Tudo somado, o cuidado continua a ser um trabalho exclusivo de mulheres.

As consequências desta distribuição desigual são muitas e nem todas são quantificáveis.
Primeiro, as profissões de cuidado são as menos bem remuneradas; segundo, os deveres de cuidado deixam muitas mulheres fora do mercado de trabalho (estima-se que na Europa sejam de 7.7 milhões de mulheres nessa situação); e terceiro, as tarefas de cuidado, quando se somam ao exercício de uma atividade profissional, têm. em geral, como consequência uma progressão mais lenta na carreira, menos oportunidades de trabalhos remunerados complementares (incluindo horas extraordinárias), conduzindo à persistente desigualdade salarial, de rendimentos e de pensões.
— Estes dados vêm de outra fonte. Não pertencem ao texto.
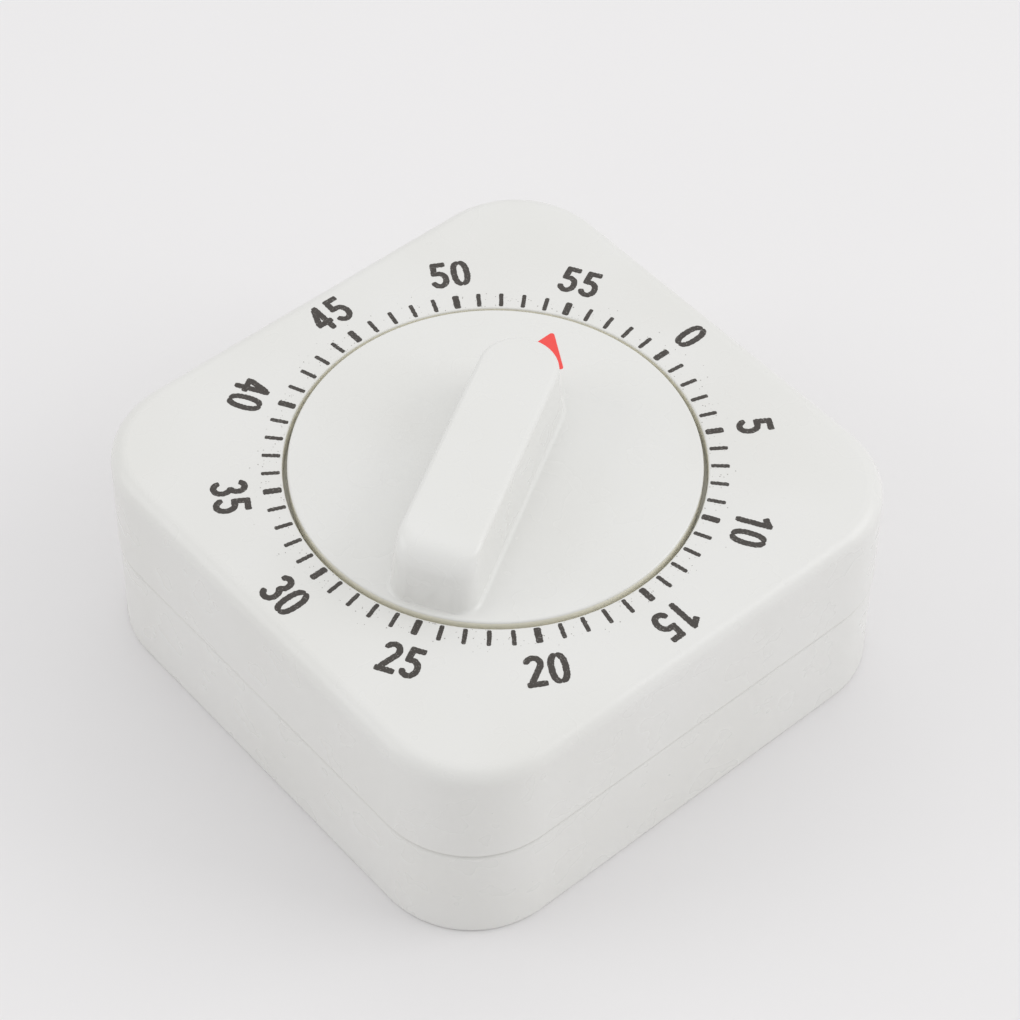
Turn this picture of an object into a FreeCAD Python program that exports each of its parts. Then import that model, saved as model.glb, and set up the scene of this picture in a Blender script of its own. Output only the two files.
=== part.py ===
"""Wind-up sixty-minute kitchen timer with a square two-part case, a turning dial and a bell.

The row frame has its origin at the middle of the case's base, +Z up, +Y towards the zero mark and
+X towards the fifteen-minute mark.  Sizes are in millimetres and angles in degrees, counted
counter-clockwise from +X when seen from above.  Every piece is written as one STEP file that
carries the piece's name.
"""
import FreeCAD
import Part
import math
import os

Vec = FreeCAD.Vector
UP = Vec(0, 0, 1)

# ---------------------------------------------------------------- fits
PRESS_GAP = 0.01        # radial gap of a piece that is pressed on its shaft
RUNNING_GAP = 0.05      # radial gap of a shaft that turns in its hole
FREE_GAP = 0.15         # gap between neighbours that must not rub

# ---------------------------------------------------------------- case
SIDE_ROOM = 10.55        # edge of the movement's plates to the outside of the case's base
UPPER_CASE_HEIGHT = 15.0
LOWER_DRAFT = 0.3       # lower shell, drawn in on each side from its base to its rim
RIM_OVERHANG = 0.15     # upper shell's rim beyond the lower shell's rim, on each side
UPPER_DRAFT = 0.25      # upper shell, drawn in on each side from its rim to its top
CORNER_RADIUS = 12.7
TOP_EDGE_RADIUS = 2.1
BASE_EDGE_RADIUS = 0.5
RIM_EDGE_RADIUS = 0.6
SEAM_GAP = 0.4          # shadow gap between the two rims; the shells meet on their screw bosses
WALL = 1.9
FLOOR = 2.0
LIP_HEIGHT = 2.4
LIP_WALL = 0.9
BOSS_INSET = 8.3        # boss axis to the side of the case, along each side
BOSS_RADIUS = 3.2
CASE_SCREW_RADIUS = 1.2
CASE_SCREW_HEAD_RADIUS = 2.4
CASE_SCREW_HEAD = 1.5
CASE_SCREW_SEAT = 6.0   # height of the shoulder under the screw head, above the base
CASE_SCREW_GRIP = 6.0   # thread length inside the upper boss
SLOT_COUNT = 12
SLOT_WIDTH = 1.6
SLOT_LENGTH = 7.0
SLOT_CIRCLE_RADIUS = 14.0

# ---------------------------------------------------------------- dial
DIAL_RADIUS = 25.0
DIAL_GAP = 0.6
DIAL_PROUD = 0.35
DIAL_THICKNESS = 2.2
DIAL_EDGE_RADIUS = 0.3
HOLE_EDGE_RADIUS = 0.25
DIAL_LIFT = 0.65        # underside of the dial above the well's floor
WELL_WALL = 1.5
HUB_RADIUS = 4.2
HUB_TO_CAM = 0.35
GRIP_ANGLE = 120.72     # direction of the pointer at rest, 54.88 minutes
GRIP_HEIGHT = 8.05      # above the dial's face
GRIP_TOP_WIDTH = 9.8
GRIP_POINTER_TOP = 13.2
GRIP_TAIL_MARGIN = 0.9  # foot of the grip's tail to the edge of the dial
GRIP_SIDE_DRAFT = 0.5   # each side wall leans out by this from top to foot
GRIP_POINTER_DRAFT = 0.7
GRIP_TAIL_DRAFT = 0.9
GRIP_TAIL_CORNER = 2.6
GRIP_TAIL_ROUND = 2.9
GRIP_EDGE_RADIUS = 0.7
GRIP_ROOT_RADIUS = 0.55
GRIP_WALL = 1.7
ROUND_STEPS = 5         # sections that shape each rounded edge of the grip

# ---------------------------------------------------------------- movement frame
PLATE_MARGIN = 4.1      # pillar's axis to the edge of the plates, along each side
PLATE_CORNER = 5.0
PLATE_THICKNESS = 0.8
PILLAR_RADIUS = 2.2
WHEEL_TO_PILLAR = 2.022
PILLAR_STUD_RADIUS = 1.1
NUT_WIDTH = 4.0
NUT_HEIGHT = 1.1
MOVEMENT_SCREW_ANGLES = (8.0, 82.0, 152.0)
MOVEMENT_SCREW_INSET = 4.5      # screw's circle to the middle of the plate's side
MOVEMENT_SCREW_RADIUS = 1.0
MOVEMENT_SCREW_HEAD_RADIUS = 2.0
MOVEMENT_SCREW_HEAD = 1.0
MOVEMENT_BOSS_RADIUS = 2.8
PIVOT_RADIUS = 0.5
ARBOR_RADIUS = 0.75
MAIN_ARBOR_RADIUS = 2.0
MAIN_PIVOT_RADIUS = 1.3
ARBOR_FLAT = 0.5        # depth of the flat on the main arbor's upper end

# ---------------------------------------------------------------- wheel train
MAIN_TEETH = 80
MAIN_MODULE = 0.40
SECOND_TEETH = 60
SECOND_MODULE = 0.32
THIRD_TEETH = 56
THIRD_MODULE = 0.28
PINION_LEAVES = 8
ESCAPE_TEETH = 15
ESCAPE_RADIUS = 4.5
ESCAPE_TOOTH_DEPTH = 1.3
WHEEL_ADDENDUM = 0.80   # in modules
WHEEL_DEDENDUM = 1.25
PINION_ADDENDUM = 0.60
PINION_DEDENDUM = 1.35
TOOTH_SHARE = 0.36      # of the pitch, at the pitch circle
TIP_SHARE = 0.13        # of the pitch, at the tip
MAIN_WHEEL_THICKNESS = 0.8
WHEEL_THICKNESS = 0.6
SECOND_ANGLE = 225.0
WHEEL_TO_ARBOR = 2.43   # main wheel's tips to the third and escape arbors
THIRD_WHEEL_RISE = 0.8  # above the bottom plate's upper face
PINION_OVERLAP = 0.4    # pinion beyond the wheel that drives it, on each side
RING_TEETH = 12
RING_RADIUS = 5.2
RING_TOOTH_DEPTH = 1.2
RING_WHEEL_THICKNESS = 0.5
WHEEL_TO_RING = 0.5     # second wheel to the ring wheel above it
RING_TO_PLATE = 0.4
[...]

Sem esquecer o mal-estar psicológico que não é não mesurável, ou seja, a sensação de estar em falta com os filhos ou com os pais quando se vai a uma viagem profissional, se sai uns dias para a formação, se aceita um cargo de direção mais consumidor de tempo, ou apenas quando se chega a casa tarde.
Cuidar da igualdade na prestação de cuidados é assim essencial e uma condição sine qua non para que se progrida em outras igualdades: a igualdade no exercício de cargos políticos ou de direção de empresas; ou tão-só a igualdade no tempo disponível para a vida pessoal, livre de obrigações profissionais e de cuidado.

Acresce que, no futuro, tudo indica que teremos menos horas de trabalho para distribuir (o trabalho como o conhecemos hoje). Muitas profissões estão a ser automatizadas e desaparecerão do mercado de trabalho. Não consta que entre elas estejam as profissões de cuidado. Por isso, quando pensamos no trabalho de futuro, referimos sempre que isso vai exigir valorizar social e economicamente os trabalhos de cuidado, incluindo a remunerar os que hoje não são pagos.

Por todas estas razões, é preciso ir mais longe no combate a esta ideia de que cuidar é trabalho (apenas) de mulher. Tal como criámos um programa chamado "Engenheiras por um dia" para atrair raparigas para as profissões tecnológicas, deveríamos criar um outro chamado "Cuidadores por um dia" para atrair rapazes para as profissões de cuidado.